__Stored data__
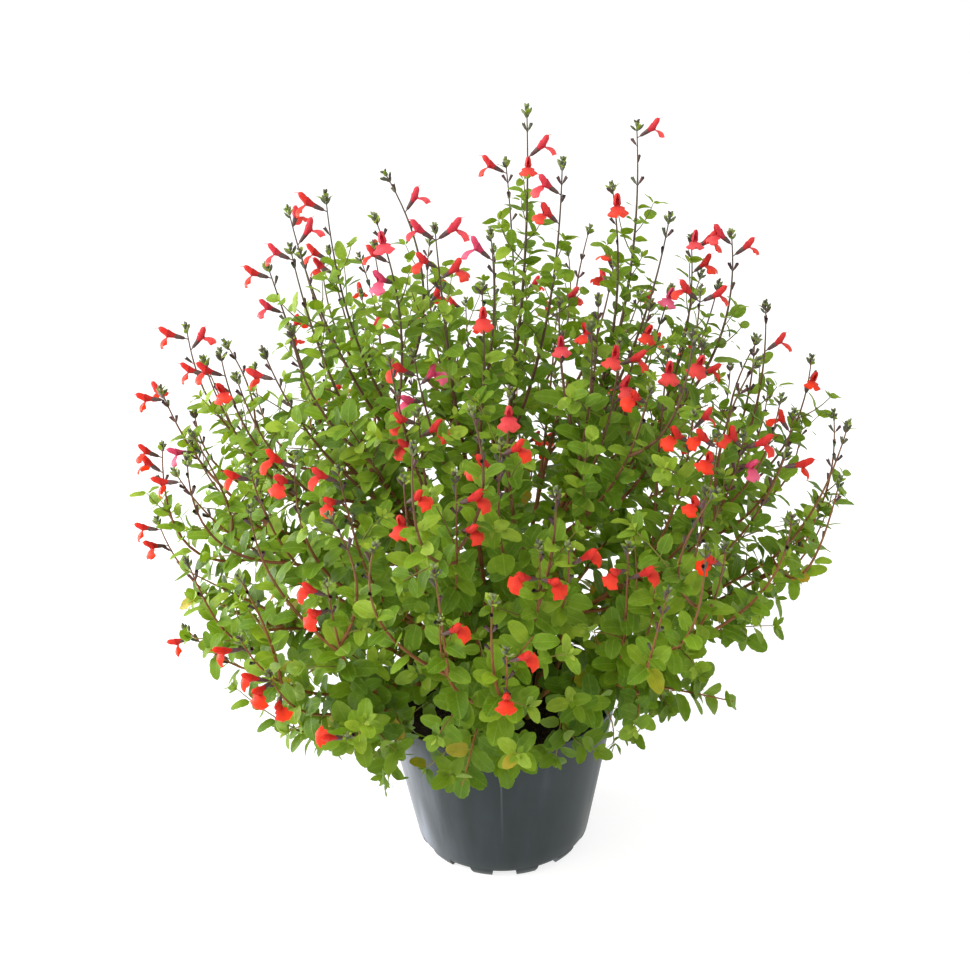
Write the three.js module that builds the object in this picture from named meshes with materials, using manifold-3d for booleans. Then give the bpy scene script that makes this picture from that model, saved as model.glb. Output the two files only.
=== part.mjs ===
// A young red-flowered sage bush in its plastic nursery pot, in millimetres, +Z up.
// The origin is the middle of the pot's foot ring, on the ground. The front faces -Y.

import * as THREE from 'three';
import { mergeVertices } from 'three/addons/utils/BufferGeometryUtils.js';
import Module from 'manifold-3d';

const wasm = await Module();
wasm.setup();

// Pot
const POT_HEIGHT = 147;
const RIM_RADIUS = 105;
const BASE_RADIUS = 79;
const WALL = 1.6;
const FLOOR = 2;
const POT_SIDES = 36;
const FOOT_COUNT = 12;
const FOOT_HEIGHT = 5.5;
const FOOT_INNER_RADIUS = 65;
const FOOT_OUTER_RADIUS = 77;
const FOOT_SPAN = THREE.MathUtils.degToRad(15);
const DRAIN_COUNT = 4;
const DRAIN_RADIUS = 5;
const DRAIN_CIRCLE = 42;

// Soil
const SOIL_TOP = 136;
const SOIL_GAP = 0.6;
const SOIL_BUMP = 2.2;
const SOIL_SIDES = 16;
const ROOT_DEPTH = 12;
const HOLE_RADIUS = 3.9;

// Stems: three-sided, thick at the root and thin at the tips
const ROOT_RADIUS = 2.4;
const STEM_RADIUS = 1.7;
const SHOOT_RADIUS = 1.25;
const TIP_RADIUS = 0.9;
const BUD_RADIUS = 2.6;
const BUD_LENGTH = 7;
const BUD_CLEARANCE = 4;
const ROOT_SPREAD = 0.22;
const JOINT_HALF = 1.3;
const WHORL_REACH = 8;
const BEND_STEP = 110;
const BEND_CLEARANCE = 3;
const MAIN_BENDS = [0, 0.26, 0.52, 1];

const SIDE_ORDERS = [[0, 1, 2], [1, 2, 0], [2, 0, 1], [0, 2, 1], [1, 0, 2], [2, 1, 0]];

// Leaves and flowers
const LEAF_LENGTH = 29;
const LEAF_WIDTH = 18;
const LEAF_THICKNESS = 1.4;
const LEAF_TRIES = [[0, 0.5], [0.5, 0.5], [-0.5, 0.5], [0, 0.7], [0, 0.2], [0.9, 0.6]];
const CALYX_LENGTH = 9;
const CALYX_RADIUS = 2.2;
const BLOOM_GAP = 0.3;
const BLOOM_LIFT = 0.45;
const BLOOM_TURNS = [0, 25, -25, 50, -50, 80, -80, 120, -120, 180];

// The dome of foliage that the leafy shoots reach
const DOME_CENTRE = 300;
const DOME_RADIUS = 285;
const DOME_RISE = 212;
const LEAFY_SHOOTS = 21;
const MORE_LEAFY_TIPS = [
  [-190, 84, 352], [-238, 54, 284], [-98, 190, 226], [-28, 228, 212],
  [60, 228, 350], [156, 118, 322], [216, 62, 238], [196, -108, 250],
];
const LOOSE_BLOOMS = 29;
const SWINGS = [0, 5, -5, 10, -10, 15, -15, 20, -20];
const GOLDEN_ANGLE = THREE.MathUtils.degToRad(137.508);

const LEFT = 180;
const RIGHT = 0;
const FRONT = 270;
const BACK = 90;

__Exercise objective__
Return all of the data exactly as it reads.

__Task solution__
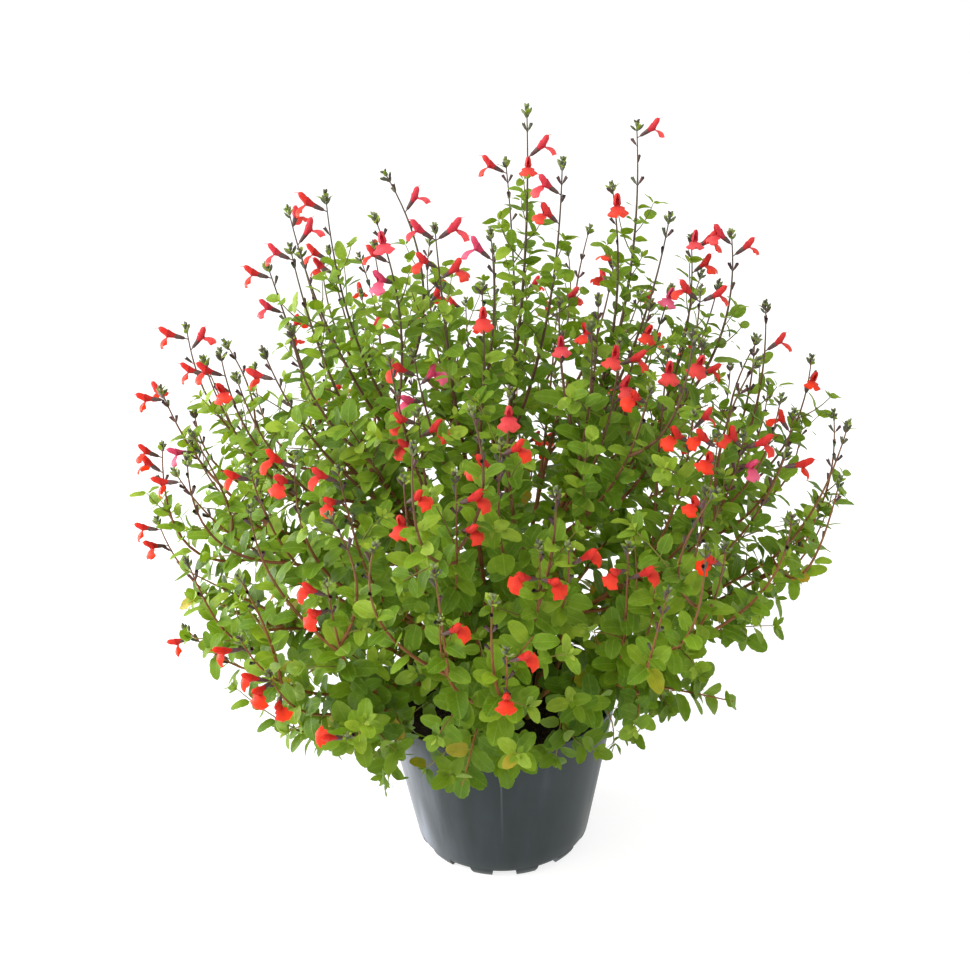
Write the three.js module that builds the object in this picture from named meshes with materials, using manifold-3d for booleans. Then give the bpy scene script that makes this picture from that model, saved as model.glb. Output the two files only.
=== part.mjs ===
// A young red-flowered sage bush in its plastic nursery pot, in millimetres, +Z up.
// The origin is the middle of the pot's foot ring, on the ground. The front faces -Y.

import * as THREE from 'three';
import { mergeVertices } from 'three/addons/utils/BufferGeometryUtils.js';
import Module from 'manifold-3d';

const wasm = await Module();
wasm.setup();

// Pot
const POT_HEIGHT = 147;
const RIM_RADIUS = 105;
const BASE_RADIUS = 79;
const WALL = 1.6;
const FLOOR = 2;
const POT_SIDES = 36;
const FOOT_COUNT = 12;
const FOOT_HEIGHT = 5.5;
const FOOT_INNER_RADIUS = 65;
const FOOT_OUTER_RADIUS = 77;
const FOOT_SPAN = THREE.MathUtils.degToRad(15);
const DRAIN_COUNT = 4;
const DRAIN_RADIUS = 5;
const DRAIN_CIRCLE = 42;

// Soil
const SOIL_TOP = 136;
const SOIL_GAP = 0.6;
const SOIL_BUMP = 2.2;
const SOIL_SIDES = 16;
const ROOT_DEPTH = 12;
const HOLE_RADIUS = 3.9;

// Stems: three-sided, thick at the root and thin at the tips
const ROOT_RADIUS = 2.4;
const STEM_RADIUS = 1.7;
const SHOOT_RADIUS = 1.25;
const TIP_RADIUS = 0.9;
const BUD_RADIUS = 2.6;
const BUD_LENGTH = 7;
const BUD_CLEARANCE = 4;
const ROOT_SPREAD = 0.22;
const JOINT_HALF = 1.3;
const WHORL_REACH = 8;
const BEND_STEP = 110;
const BEND_CLEARANCE = 3;
const MAIN_BENDS = [0, 0.26, 0.52, 1];

const SIDE_ORDERS = [[0, 1, 2], [1, 2, 0], [2, 0, 1], [0, 2, 1], [1, 0, 2], [2, 1, 0]];

// Leaves and flowers
const LEAF_LENGTH = 29;
const LEAF_WIDTH = 18;
const LEAF_THICKNESS = 1.4;
const LEAF_TRIES = [[0, 0.5], [0.5, 0.5], [-0.5, 0.5], [0, 0.7], [0, 0.2], [0.9, 0.6]];
const CALYX_LENGTH = 9;
const CALYX_RADIUS = 2.2;
const BLOOM_GAP = 0.3;
const BLOOM_LIFT = 0.45;
const BLOOM_TURNS = [0, 25, -25, 50, -50, 80, -80, 120, -120, 180];

// The dome of foliage that the leafy shoots reach
const DOME_CENTRE = 300;
const DOME_RADIUS = 285;
const DOME_RISE = 212;
const LEAFY_SHOOTS = 21;
const MORE_LEAFY_TIPS = [
  [-190, 84, 352], [-238, 54, 284], [-98, 190, 226], [-28, 228, 212],
  [60, 228, 350], [156, 118, 322], [216, 62, 238], [196, -108, 250],
];
const LOOSE_BLOOMS = 29;
const SWINGS = [0, 5, -5, 10, -10, 15, -15, 20, -20];
const GOLDEN_ANGLE = THREE.MathUtils.degToRad(137.508);

const LEFT = 180;
const RIGHT = 0;
const FRONT = 270;
const BACK = 90;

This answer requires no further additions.